'''

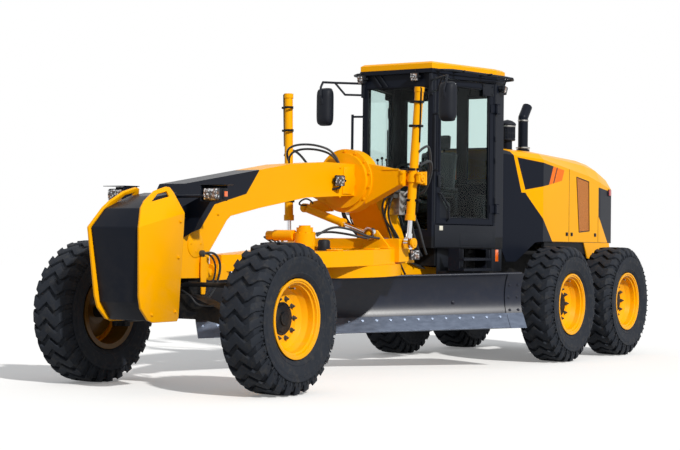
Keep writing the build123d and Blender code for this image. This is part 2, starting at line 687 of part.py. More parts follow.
def door(side):
    body = door_shell(0, CAB_WALL, DOOR_GAP)
    g = DOOR_GAP + FRAME_IN
    body -= side_region(DOOR_S[0] + g, DOOR_S[1] - g, DOOR_Z[0] + g, DOOR_Z[1] - g)
    body += door_eyes()
    return one(body if side > 0 else mirrored(body))


def door_glass(side):
    body = door_shell(20, 20 + GLASS_T, DOOR_GAP + FRAME_IN + SEAT_GAP)
    return one(body if side > 0 else mirrored(body))


def cab_floor():
    """Floor on two cross mounts over the front frame's legs, with a box under its rear corners."""
    body = plan_profile(cab_outline(0), FLOOR_Z0, FLOOR_Z1)
    for y, seat_z in ((3950, 1113.4), (4650, 1069.4)):
        body += slab(-400, 400, y - 45, y + 45, seat_z + SEAT_GAP, FLOOR_Z0)
    for side in (1, -1):
        body += slab(side * 560, side * 690, 4760, 4946, 1050, FLOOR_Z0)
    return one(body)


def roof_outline(grow=0.0):
    f, h, w = CAB_FRONT_Y - 40 - grow, CAB_FRONT_HALF + 8 + grow, CAB_REAR_HALF + 6 + grow
    return [(-h, f), (h, f), (w, CAB_SIDE_Y), (w, CAB_REAR_Y + 6), (-w, CAB_REAR_Y + 6), (-w, CAB_SIDE_Y)]


def cab_roof():
    """Cap with a bevelled upper edge over the black brim."""
    low = plan_profile(roof_outline(), ROOF_LOW_Z + SEAT_GAP, ROOF_TOP_Z)
    edges = low.edges().group_by(Axis.Z)[-1]
    return one(chamfer(edges, 22, 34))


def seat():
    x, y = 0, 4420
    body = slab(-190, 190, y - 180, y + 180, FLOOR_Z1, 1700)
    body += slab(-255, 255, y - 270, y + 250, 1700, 1850)
    body += side_profile([(y + 130, 1850), (y + 250, 1850), (y + 330, 2420), (y + 250, 2440)], -240, 240)
    body += side_profile([(y + 255, 2440), (y + 325, 2420), (y + 345, 2620), (y + 290, 2630)], -130, 130)
    return one(body)


def console():
    y = 3980
    body = slab(-90, 90, y - 90, y + 60, FLOOR_Z1, 2020)
    body += bar((0, y + 40, 2000), (0, y + 120, 2130), 35)
    wheel = Plane(origin=(0, y + 130, 2146), z_dir=(0, 0.52, 0.85)) * Torus(190, 14)
    body += Plane(origin=(0, y + 120, 2130), z_dir=(0, 0.52, 0.85)) * Box(370, 40, 20)
    body += wheel
    for side in (1, -1):
        body += slab(side * 90, side * 300, y - 60, y + 30, 1980, 2040)
        body += slab(side * 200, side * 300, y - 60, y + 30, 1980, 2160)
    return one(body)


def mirrors():
    """Left head on its looped arm, hung under the roof's brim; the right one is its mirror image."""
    x0, x1, y, z0, z1 = 690.0, 890.0, 3450.0, 2670.0, 3095.0
    outline = [(y - 52, z0 + 46), (y - 52, z1 - 46), (y - 16, z1), (y + 50, z1), (y + 50, z0), (y - 16, z0)]
    head = side_profile(outline, x0, x1)
    head = chamfer(head.edges().filter_by(Axis.Y), 30)
    y_front = CAB_FRONT_Y - 20
    arm = slab(420, 458, CAB_FRONT_Y - 36, CAB_FRONT_Y - SEAT_GAP, 2990, CAB_TOP_Z - 20 - SEAT_GAP)
    arm += bar((440, y_front, 3150), (800, y - 6, 3158), 14)
    arm += bar((440, y_front, 3020), (604, y + 141, 3025), 12)
    arm += bar((597, y + 147, 3018), (692, y + 73, 3156), 13)
    arm += bar((784, y + 2, 3168), (856, y, 3070), 15)
    return both(one(head + arm))


def steps():
    """Two treads between side plates, hung from the cab floor."""
    body = None
    for z in (1060, 1175):
        tread = slab(560, 760, 3930, 4560, z, z + 25)
        body = tread if body is None else body + tread
    for y in (3930, 4546):
        body += slab(560, 700, y, y + 14, 1060, FLOOR_Z0 - SEAT_GAP)
    return both(one(body))


# Rear machine

def rear_frame():
    body = None
    for side in (1, -1):
        rail = side_profile([(5200, 800), (5200, 1060), (5500, 1250), (7950, 1250), (7950, 900), (5600, 900)],
                            side * 300, side * 400)
        body = rail if body is None else body + rail
    body += slab(-300, 300, 5200, 5330, 800, 1060)
    tongue = slab(-140, 140, PIVOT_Y, 5260, 835 + 5, 985 - 5)
    tongue += Pos(0, PIVOT_Y, 910) * Cylinder(140, 140)
    tongue -= Pos(0, PIVOT_Y, 910) * Cylinder(PIVOT_R + PIN_GAP, 400)
    body += tongue
    body += slab(-300, 300, 7000, 7100, 960, 1250)
    body += slab(-560, 560, 7860, HITCH_Y - 34, 900, 1340)
    # tow hitch: two ears with one upright hole
    for z0 in (HITCH_Z0, HITCH_Z1 - HITCH_T):
        body += slab(-55, 55, HITCH_Y - 60, TAIL_Y, z0, z0 + HITCH_T)
    body -= Pos(0, HITCH_Y, (HITCH_Z0 + HITCH_Z1) / 2) * Cylinder(HITCH_R, HITCH_Z1 - HITCH_Z0 + 40)
    edge = HOOD_WALL + SEAT_GAP
    deck = [(-hood_half(5480) + edge, 5480), (hood_half(5480) - edge, 5480), (HOOD_HALF - edge, HOOD_WIDE_Y + 60),
            (HOOD_HALF - edge, 7900), (-HOOD_HALF + edge, 7900), (-HOOD_HALF + edge, HOOD_WIDE_Y + 60)]
    body += plan_profile(deck, 1250, DECK_Z)
    y0, y1 = HOOD_WIDE_Y + 60, 7550
    for side in (1, -1):
        body += slab(side * (HOOD_HALF - 50), side * (HOOD_HALF - edge), y0, y1, DECK_Z - 10, HOOD_BOTTOM_Z + 30)
    return one(body)


def rear_axle():
    profile = [(0, -600), (150, -600), (150, -560), (115, -560), (115, -260), (215, -120), (215, 120), (115, 260),
               (115, 560), (150, 560), (150, 600), (0, 600)]
    body = turned(profile, (0, WHEELBASE, AXLE_Z))
    for side in (1, -1):
        body += slab(side * 300, side * 400, WHEELBASE - 150, WHEELBASE + 150, AXLE_Z, 900 - SEAT_GAP)
    return one(body)


def tandem_cases():
    half = TANDEM_SPACING / 2
    y0, y1 = WHEELBASE - half, WHEELBASE + half
    x0, x1 = 600.3, 810.0
    case = side_profile([(y0 - 190, 600), (y0 - 190, 780), (WHEELBASE - 260, 850), (WHEELBASE + 260, 850),
                         (y1 + 190, 780), (y1 + 190, 600), (y1, 500), (y0, 500)], x0, x1)
    for y in (y0, y1):
        case += bar((x1, y, AXLE_Z), (TRACK / 2 - 31, y, AXLE_Z), 100)
        case += bar((x1, y, AXLE_Z), (TRACK / 2 + 60, y, AXLE_Z), SPINDLE_R)
    return both(one(case))


def engine_block():
    return one(slab(-340, 340, 5650, 7150, DECK_Z + SEAT_GAP, 2150))


def hood_half(y):
    share = (y - HOOD_FRONT_Y) / (HOOD_WIDE_Y - HOOD_FRONT_Y)
    return HOOD_FRONT_HALF + (HOOD_HALF - HOOD_FRONT_HALF) * min(share, 1.0)


def hood_section(y, half, shoulder, z_side, z_top, bottom, shrink):
    h, s = half - shrink, shoulder - shrink * 0.6
    side, top = z_side - shrink * 0.5, z_top - shrink
    mid = (h - (h - s) * 0.38, side + (top - side) * 0.66)
    pts = [(-h, bottom), (h, bottom), (h, side), mid, (s, top), (-s, top), (-mid[0], mid[1]), (-h, side)]
    return make_face(Polyline(*[Vector(x, y, z) for x, z in pts], close=True))


def hood_volume(bottom, shrink, trim=0.0):
    body = None
    last = len(HOOD_SECTIONS) - 2
    for i, (a, b) in enumerate(zip(HOOD_SECTIONS[:-1], HOOD_SECTIONS[1:])):
        y0 = a[0] - (trim if i == 0 else 0)
        y1 = b[0] - (trim if i == last else 0)
        piece = loft([hood_section(y0, *a[1:], bottom, shrink), hood_section(y1, *b[1:], bottom, shrink)], ruled=True)
        body = piece if body is None else body + piece
    return body


def hood_shell(bottom=HOOD_BOTTOM_Z):
    """The sheet of the hood, open below and at the front."""
    return hood_volume(bottom, 0.0) - hood_volume(bottom - 10, HOOD_WALL, HOOD_WALL)


def shroud_region():
    """Side view of the black front covers, with the seam to the hood behind and the wheel's arch below."""
    y = HOOD_FRONT_Y - 60
    return side_profile([(y, 1480), (5330, SHROUD_Z), (5480, SHROUD_Z), (5778, 1390), (5900, HOOD_BOTTOM_Z),
                         (6160, HOOD_BOTTOM_Z), (5640, 1950), (5560, 2080), (5565, 2425), (y, 2515)], -900, 900)


def tail_region():
    return side_profile([(7500, 2110), (7503, 1740), (7880, 1360), (TAIL_Y + 100, 1345), (TAIL_Y + 100, 2060),
                         (7900, 2072)], -900, 900)


def vent_region(side, g=0.0):
    outline = [(6915, 1530), (7220, 1550), (7195, 2170), (6830, 2215)]
    solid = side_profile(outline, side * 600, side * 900)
    return offset(solid, amount=-g, kind=Kind.INTERSECTION) if g else solid


def hood():
    body = hood_shell() - shroud_region() - tail_region() - vent_region(1) - vent_region(-1)
    for side in (1, -1):
        body += side_profile([(SKIRT_Y + 110, SKIRT_Z), (SKIRT_Y, HOOD_BOTTOM_Z), (7840, HOOD_BOTTOM_Z), (7900, SKIRT_Z)],
                             side * (HOOD_HALF - HOOD_WALL), side * HOOD_HALF)
    return one(body)


def side_shrouds():
    return one(hood_shell(SHROUD_Z) & shroud_region())


def tail_panel():
    return one(hood_shell() & tail_region())


def side_vents():
    solids = [one(hood_shell() & vent_region(side, SEAT_GAP)) for side in (1, -1)]
    return Compound(children=solids)


def on_hood(body):
    """Cuts a stack's foot to the hood's sloping top."""
    return body - Pos(0, 0, SEAT_GAP) * hood_volume(HOOD_BOTTOM_Z, 0.0)


def exhaust():
    x, y = 420, 6000
    body = Pos(x, y, 2660) * Cylinder(60, 490)
    body += Pos(x, y, 2490) * Cylinder(80, 60)
    body += Pos(x, y, 2905) * Sphere(60)
    body += bar((x, y, 2905), (x, y + 110, 3045), 60)
    return one(on_hood(body))


def precleaner():
    x, y = 340, 5740
    body = Pos(x, y, 2540) * Cylinder(60, 160)
    body += Pos(x, y, 2700) * Cylinder(92, 180)
    body += Pos(x, y, 2815) * Cylinder(70, 50)
    return one(on_hood(body))


def main():
    os.makedirs("parts", exist_ok=True)
    wheels()
    write("front_axle", front_axle())
    for side, name in ((1, "left"), (-1, "right")):
        write("lean_bracket_" + name, lean_bracket(side))
        write("knuckle_" + name, knuckle(side))
        write("lift_barrel_" + name, lift_barrel(side))
        write("lift_rod_" + name, lift_rod(side))
        write("door_" + name, door(side))
        write("door_glass_" + name, door_glass(side))
    write("lean_bar", lean_bar())
    write("tie_rod_end", tie_rod_end())
    write("tie_rod", tie_rod())
    write("front_frame", front_frame())
    write("front_guards", front_guards())
    write("front_panel", front_panel())
    write("headlamps", headlamps())
    write("saddle", saddle())
    write("shift_barrel", shift_barrel())
    write("shift_rod", shift_rod())
    write("drawbar", drawbar())
    write("circle_drive", circle_drive())
    write("circle", circle())
    write("blade_carrier", blade_carrier())
    write("moldboard", moldboard())
    write("cutting_edge", cutting_edge())
    write("cab_floor", cab_floor())
    write("cab_frame", cab_frame())
    write("cab_glass", cab_glass())
    write("cab_roof", cab_roof())
    write("seat", seat())
    write("console", console())
    write("mirrors", mirrors())
    write("steps", steps())
    write("rear_frame", rear_frame())
    write("rear_axle", rear_axle())
    write("tandem_cases", tandem_cases())
    write("engine_block", engine_block())
    write("hood", hood())
    write("side_shrouds", side_shrouds())
    write("tail_panel", tail_panel())
    write("side_vents", side_vents())
    write("exhaust", exhaust())
    write("precleaner", precleaner())


main()
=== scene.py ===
"""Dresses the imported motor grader: paint, rubber, glass and the small pieces that the frame leaves out.

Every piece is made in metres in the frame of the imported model. Places along the machine are written as
distances behind the front axle, as on a maker's drawing, and STATION or `spot` turns them into that frame.
"""

import math

import bmesh
import bpy
from mathutils import Matrix, Vector


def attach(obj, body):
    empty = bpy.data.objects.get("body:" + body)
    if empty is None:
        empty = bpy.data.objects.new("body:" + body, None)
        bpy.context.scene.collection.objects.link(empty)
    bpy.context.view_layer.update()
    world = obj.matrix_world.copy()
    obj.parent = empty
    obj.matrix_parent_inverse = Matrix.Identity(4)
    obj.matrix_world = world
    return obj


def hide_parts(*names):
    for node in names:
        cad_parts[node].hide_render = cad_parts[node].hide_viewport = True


bl_info = {
    "name": "Motor grader",
    "version": (1, 0, 0),
    "blender": (4, 5, 0),
    "location": "3D View > Sidebar > Grader",
    "description": "Paints the packed grader and adds its fittings",
    "category": "Add Mesh",
}

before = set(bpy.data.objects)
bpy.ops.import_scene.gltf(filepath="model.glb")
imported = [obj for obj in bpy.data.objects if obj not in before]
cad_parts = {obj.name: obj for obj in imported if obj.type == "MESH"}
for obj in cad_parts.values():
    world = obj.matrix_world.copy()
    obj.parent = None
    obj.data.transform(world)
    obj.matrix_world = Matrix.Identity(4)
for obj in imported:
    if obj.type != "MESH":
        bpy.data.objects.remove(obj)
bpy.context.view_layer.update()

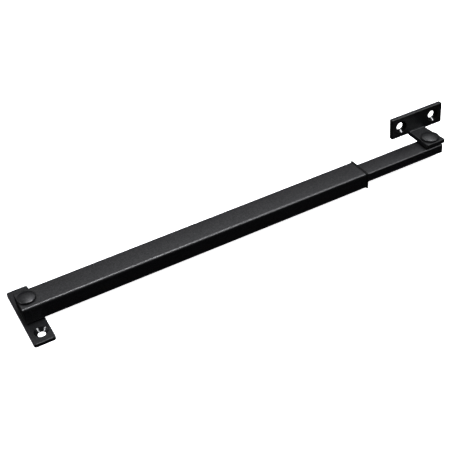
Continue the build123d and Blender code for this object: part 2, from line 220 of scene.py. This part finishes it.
def zinc_plate(name, along=(1, 1, 1)):
    """Bright zinc-plated steel, with the fine lines of drawing or turning."""
    mat, tree, bsdf, coords = new_material(name)
    lines = noise(tree, coords, DRAWN_LINE_SCALE, 3, along)
    mottle = noise(tree, coords, ZINC_MOTTLE_SCALE, 3)
    bsdf.inputs["Metallic"].default_value = 1.0
    link(tree, shade(tree, ZINC, mottle, 0.85, 1.1), bsdf.inputs["Base Color"])
    link(tree, spread(tree, lines, 0.24, 0.4), bsdf.inputs["Roughness"])
    link(tree, bumps(tree, [(lines, 0.25, 0.00002)]), bsdf.inputs["Normal"])
    return mat


def brake_rubber(name):
    """Ground friction pad: dull, with an open grain."""
    mat, tree, bsdf, coords = new_material(name)
    grain = noise(tree, coords, RUBBER_GRAIN_SCALE, 5)
    link(tree, shade(tree, RUBBER_BLACK, grain, 0.6, 1.6), bsdf.inputs["Base Color"])
    link(tree, spread(tree, grain, 0.75, 0.9), bsdf.inputs["Roughness"])
    link(tree, bumps(tree, [(grain, 0.6, 0.0001)]), bsdf.inputs["Normal"])
    return mat


def dress(name, material):
    """Gives a CAD node its finish and leaves its mesh as it is."""
    slots = nodes[name].data.materials
    slots.clear()
    slots.append(material)


mounts = {mount["name"]: mount for mount in frame["record"]["mounts"]}


def screw_axes(name, spacing, along):
    """The axis and the places of a mount's two screws."""
    mount = mounts[name]
    centre = Vector(mount["pos_m"])
    half = Vector(along) * mount["dims"][spacing] / 2000
    return mount["axis"], (centre - half, centre + half)


COATED = powder_coat("satin_powder_coat")
SILL_HOLES = screw_axes("sill_screws", "spacing_y_mm", (0, 1, 0))
SASH_HOLES = screw_axes("sash_screws", "spacing_x_mm", (1, 0, 0))
SILL_COAT = powder_coat("sill_powder_coat", sheen=0.75, holes=SILL_HOLES)
SASH_COAT = powder_coat("sash_powder_coat", holes=SASH_HOLES)
TUBE_COAT = powder_coat("tube_powder_coat", half_width=nodes["outer_tube"].dimensions.y / 2)
BAR_COAT = powder_coat("bar_powder_coat", half_width=nodes["inner_bar"].dimensions.y / 2)
HEADS = powder_coat("rivet_powder_coat", gloss=0.04)
NYLON = moulded_nylon("moulded_nylon")
BRIGHT = zinc_plate("zinc_plate")
SPRING = zinc_plate("spring_steel", (0.1, 1, 1))
PAD = brake_rubber("brake_pad_rubber")

FINISH = {
    "sill_plate": SILL_COAT,
    "sill_pivot_rivet": HEADS,
    "sill_head_washer": COATED,
    "outer_tube": TUBE_COAT,
    "inner_bar": BAR_COAT,
    "sash_bracket": SASH_COAT,
    "sash_pivot_rivet": HEADS,
    "sash_head_washer": COATED,
    "sash_tail_washer": COATED,
    "sill_friction_washer": NYLON,
    "sash_friction_washer": NYLON,
    "tube_end_plug": NYLON,
    "bar_end_plug": NYLON,
    "guide_bush": NYLON,
    "friction_shoe": NYLON,
    "sill_spacer_sleeve": BRIGHT,
    "sash_spacer_sleeve": BRIGHT,
    "shoe_pin": BRIGHT,
    "leaf_spring": SPRING,
    "brake_pad": PAD,
}
for node_name, finish in FINISH.items():
    dress(node_name, finish)

# ---------------------------------------------------------------- stage, light and camera
FLOOR_SIZE = 8.0
FLOOR_Z = -0.0002
BACKDROP_RADIUS = 5.0
PAPER_WHITE = (1.0, 1.0, 1.0, 1)
PAPER_BASE = (0.8, 0.8, 0.8, 1)
ROOM_GREY = (0.006, 0.006, 0.006, 1)


def stage_piece(obj, name):
    """Plain white paper, lit so evenly that no shadow shows, and that adds no light to the part."""
    mat = bpy.data.materials.new(name)
    mat.use_nodes = True
    bsdf = mat.node_tree.nodes["Principled BSDF"]
    bsdf.inputs["Base Color"].default_value = PAPER_BASE
    bsdf.inputs["Roughness"].default_value = 0.9
    bsdf.inputs["Specular IOR Level"].default_value = 0.0
    bsdf.inputs["Emission Color"].default_value = PAPER_WHITE
    bsdf.inputs["Emission Strength"].default_value = 1.0
    obj.name = name
    obj.data.materials.append(mat)
    obj.visible_glossy = False
    obj.visible_diffuse = False
    obj.visible_shadow = False


def stage():
    """A floor and a backdrop all round it."""
    bpy.ops.mesh.primitive_plane_add(size=FLOOR_SIZE, location=(0, 0, FLOOR_Z))
    stage_piece(bpy.context.object, "floor")
    bpy.ops.mesh.primitive_uv_sphere_add(segments=48, ring_count=24, radius=BACKDROP_RADIUS)
    stage_piece(bpy.context.object, "backdrop")


def world():
    """A dim room: what the part's sides reflect where no softbox stands."""
    scene = bpy.context.scene
    scene.world = bpy.data.worlds.new("studio")
    scene.world.use_nodes = True
    scene.world.node_tree.nodes["Background"].inputs["Color"].default_value = ROOM_GREY


ARM_MIDDLE = Vector((0.15, 0.0, 0.01))
LAMP_DISTANCE = 3.2
STUDIO_TINT = (0.985, 0.995, 1.03)


def softbox(name, direction, size, power):
    """A square area light that faces the arm's middle from a direction."""
    lamp = bpy.data.lights.new(name, "AREA")
    lamp.shape = "SQUARE"
    lamp.size = size
    lamp.energy = power
    lamp.color = STUDIO_TINT
    obj = bpy.data.objects.new(name, lamp)
    bpy.context.scene.collection.objects.link(obj)
    toward = Vector(direction).normalized()
    obj.location = ARM_MIDDLE + toward * LAMP_DISTANCE
    obj.rotation_euler = toward.to_track_quat("Z", "Y").to_euler()


def lights():
    """Wide dim boxes behind for the top faces, small bright ones for the edges, low ones to fill."""
    softbox("back_low", (0.0, 0.95, 0.85), 1.8, 4)
    softbox("back_left", (0.10, 0.60, 1.0), 1.8, 4.5)
    softbox("back_right", (0.50, 0.62, 1.0), 1.8, 10.5)
    softbox("zenith", (0.20, 0.10, 1.0), 1.0, 40)
    softbox("key", (0.15, -0.10, 1.0), 0.6, 80)
    softbox("front_right", (0.455, -0.54, 0.705), 0.5, 48)
    softbox("left", (-0.84, 0.047, 0.544), 0.5, 40)
    softbox("fill_left", (-0.64, 0.64, 0.45), 1.8, 10)
    softbox("fill_right", (0.68, -0.68, 0.30), 1.8, 5)


# The camera's place, the point it looks at, its roll and its lens, in metres, degrees and millimetres.
CAMERA_AT = Vector((-0.0635, -0.4506, 0.3781))
CAMERA_TO = Vector((0.1407, 0.0029, 0.0090))
CAMERA_ROLL = 6.57
CAMERA_LENS = 73.4


def camera():
    """The picture's camera."""
    data = bpy.data.cameras.new("camera")
    data.lens = CAMERA_LENS
    data.sensor_width = 36
    data.clip_start = 0.01
    obj = bpy.data.objects.new("camera", data)
    bpy.context.scene.collection.objects.link(obj)
    aim = (CAMERA_TO - CAMERA_AT).to_track_quat("-Z", "Y").to_matrix().to_4x4()
    roll = Matrix.Rotation(math.radians(-CAMERA_ROLL), 4, "Z")
    obj.matrix_world = Matrix.Translation(CAMERA_AT) @ aim @ roll
    bpy.context.scene.camera = obj


stage()
world()
lights()
camera()
bpy.context.scene.view_settings.view_transform = "Standard"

'''

■ WHAT YOU NEED TO DO
Starting at the line that contains "Continue the build123d" and stopping at the line that contains "centre + half)", transcribe the lines exactly; both boundary lines are to be included.

■ EXERCISE SOLUTION
Continue the build123d and Blender code for this object: part 2, from line 220 of scene.py. This part finishes it.
def zinc_plate(name, along=(1, 1, 1)):
    """Bright zinc-plated steel, with the fine lines of drawing or turning."""
    mat, tree, bsdf, coords = new_material(name)
    lines = noise(tree, coords, DRAWN_LINE_SCALE, 3, along)
    mottle = noise(tree, coords, ZINC_MOTTLE_SCALE, 3)
    bsdf.inputs["Metallic"].default_value = 1.0
    link(tree, shade(tree, ZINC, mottle, 0.85, 1.1), bsdf.inputs["Base Color"])
    link(tree, spread(tree, lines, 0.24, 0.4), bsdf.inputs["Roughness"])
    link(tree, bumps(tree, [(lines, 0.25, 0.00002)]), bsdf.inputs["Normal"])
    return mat


def brake_rubber(name):
    """Ground friction pad: dull, with an open grain."""
    mat, tree, bsdf, coords = new_material(name)
    grain = noise(tree, coords, RUBBER_GRAIN_SCALE, 5)
    link(tree, shade(tree, RUBBER_BLACK, grain, 0.6, 1.6), bsdf.inputs["Base Color"])
    link(tree, spread(tree, grain, 0.75, 0.9), bsdf.inputs["Roughness"])
    link(tree, bumps(tree, [(grain, 0.6, 0.0001)]), bsdf.inputs["Normal"])
    return mat


def dress(name, material):
    """Gives a CAD node its finish and leaves its mesh as it is."""
    slots = nodes[name].data.materials
    slots.clear()
    slots.append(material)


mounts = {mount["name"]: mount for mount in frame["record"]["mounts"]}


def screw_axes(name, spacing, along):
    """The axis and the places of a mount's two screws."""
    mount = mounts[name]
    centre = Vector(mount["pos_m"])
    half = Vector(along) * mount["dims"][spacing] / 2000
    return mount["axis"], (centre - half, centre + half)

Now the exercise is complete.